Key events up to the next meeting

In any case, Wednesday’s decision on interest rates comes at an awkward time for the Fed to be able to make many moves.

The recent publication of the advanced fourth quarter gross domestic product (GDP) data saw growth of under 2%, but, on a positive note, some experts highlighted that final domestic sales accelerated to 2.5% from a prior 2.1% while business investment, a major concern for the Fed, rose by 3.1%, following four quarters of declines.

Apart from that mixed data, some observers pointed out that the Fed would be unlikely to move when the new President has only been in office for about a week, while some commentators had suggested that they will more interested to see if Trump references the central bank in any post-announcement tweet.

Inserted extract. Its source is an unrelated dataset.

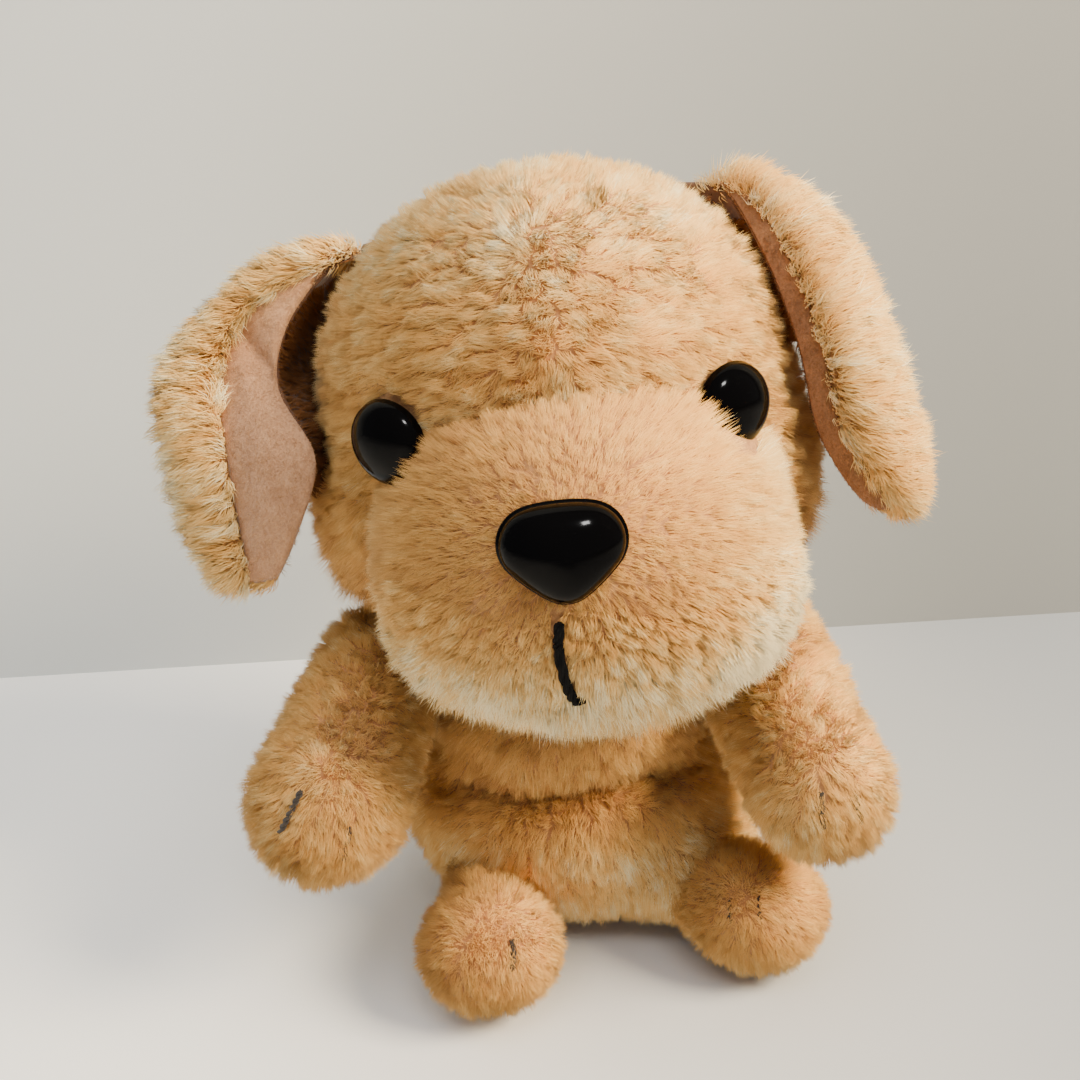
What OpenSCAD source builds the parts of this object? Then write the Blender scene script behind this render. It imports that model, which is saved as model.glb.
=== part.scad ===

With a focus on the March meeting, the January employment report will not be released until Friday, while waiting will also give Fed officials time to chew over the February jobs numbers before making a decision that will, unlike Wednesday's meeting, include not only updated economic projections but a press conference by Fed chair Janet Yellen.

If Wednesday’s statement gives hints that the Fed could possibly move as soon as March, attention will intensify on policies announced by Trump, along with Yellen’s testimony to Congress on the economic outlook and monetary policy on February 15.